Dengan postur tubuh yang rata-rata tampak kokoh kuat, penduduk kotanya sendiri tampak ramah. Yang unik, isu gender tidak terlihat jadi masalah di sini. Perempuan mengambil peran yang sama pentingnya dengan lelaki. Mungkin begitulah cara mereka bertahan selama lebih dari dua milenium.
Curchkela makanan khas Georgia yang berwarna-warni membuat perjalanan dan segala pengalaman serasa lebih lengkap. Seperti kata pepatah, act like a local, eat like a local.
Perjalanan ziarah berlanjut ke negeri tetangga Georgia, yaitu Armenia. Negara ini berbatasan juga dengan Turki di sebelah Timur, dan tidak memiliki akses ke lautan (land-locked). Posisi geografis Armenia menempatkan wilayah ini separuh di Eropa dan separuh di Asia.
Armenia juga memiliki sejarah Apostolik yang panjang dan kaya. Akar sejarah Kekristenan di Armenia bermula saat Rasul Bartolomeus dan Yudas Tadeus melakukan perjalanan penginjilan mereka pada abad pertama Masehi. Waktu itu, Armenia masih berbentuk kerajaan (331 SM sampai 428 M).
Menyusuri tapak-tapak sejarah Santo Bartolomeus memberi pengalaman spiritual tersendiri bagiku.
Gereja-gereja dan biara-biara tua yang indah dan karismatik, menjadi lanskap sejarah yang mengesankan.
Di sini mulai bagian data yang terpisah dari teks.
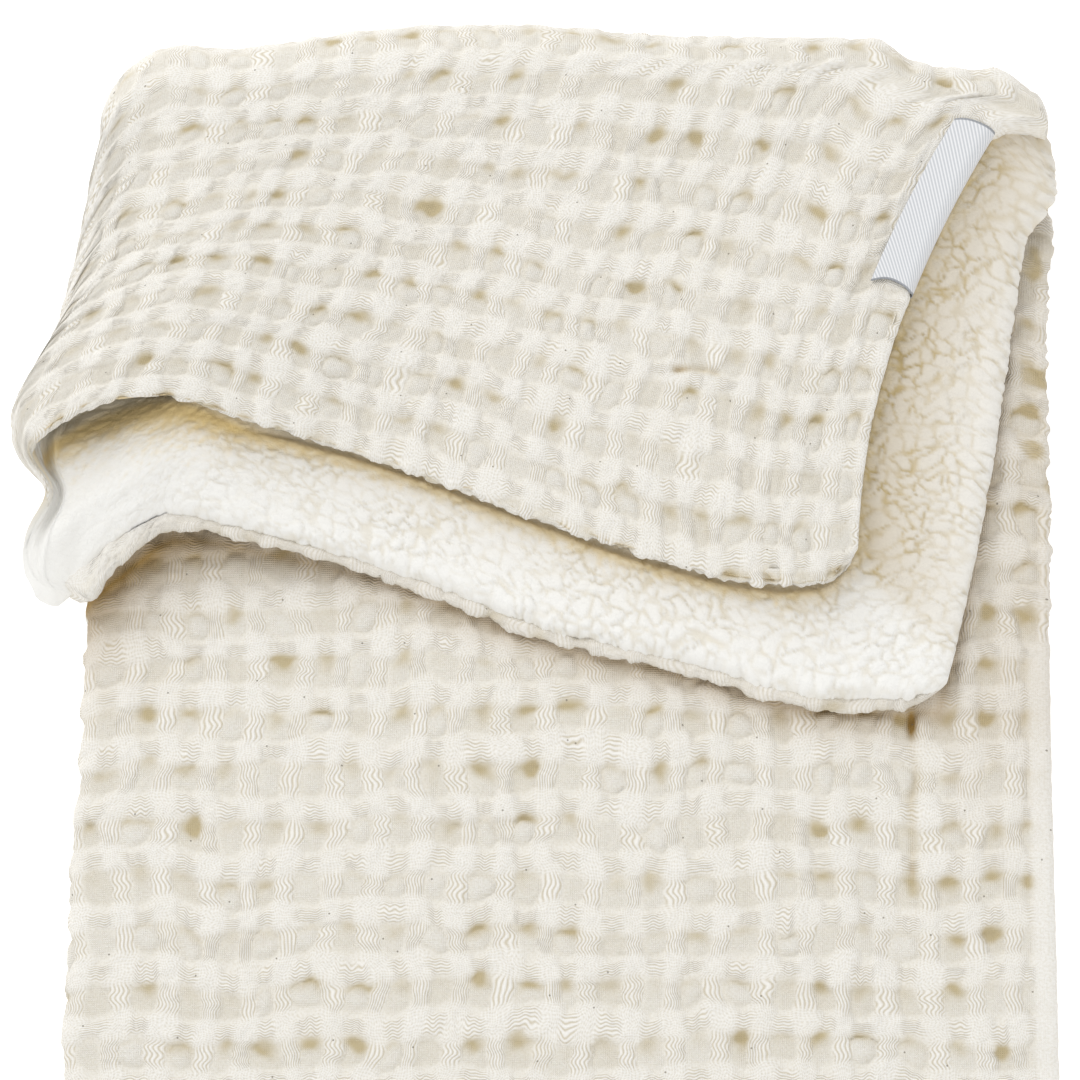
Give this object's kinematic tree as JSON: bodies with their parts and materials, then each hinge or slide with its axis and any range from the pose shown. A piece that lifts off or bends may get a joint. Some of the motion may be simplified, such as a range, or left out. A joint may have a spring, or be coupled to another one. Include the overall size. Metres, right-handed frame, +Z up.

Salah satunya adalah biara di kota Haghpat di Armenia bagian Utara, empat jam perjalanan dari Yerevan, ibukota Armenia. Biara ini masih menyimpan relik tua Santo Bartolomeus.
Ziarah menjadi semakin mengesankan saat mampir ke tempat pembuatan Lavash, roti tradisional Armenia. Adonan tanpa ragi ditipiskan, kemudian dipanggang dalam kompor batu yang dinyalakan dibawah lantai. Rasanya? Hmm.. yummy.. Lagi-lagi, my culinary adventure.
Armenia melepaskan diri dari Uni Soviet pada tahun 1991. Namun perjuangan sebagai negara merdeka rupanya tidak mudah. Konflik datang silih berganti. Belum lagi arus pengungsian dari wilayah-wilayah konflik di sekitarnya.
Namun belakangan, Bank Dunia mencatat Armenia mulai tumbuh, seiring stabilitas politik dan keamanan dalam negeri. Perekonomiannya menunjukkan daya tahan yang kuat.
Secara sosial, gereja-gereja di Armenia masih bergelut dengan masalah aborsi. Ini memang menjadi tantangan tersendiri bagi para pemimpin gereja di sana.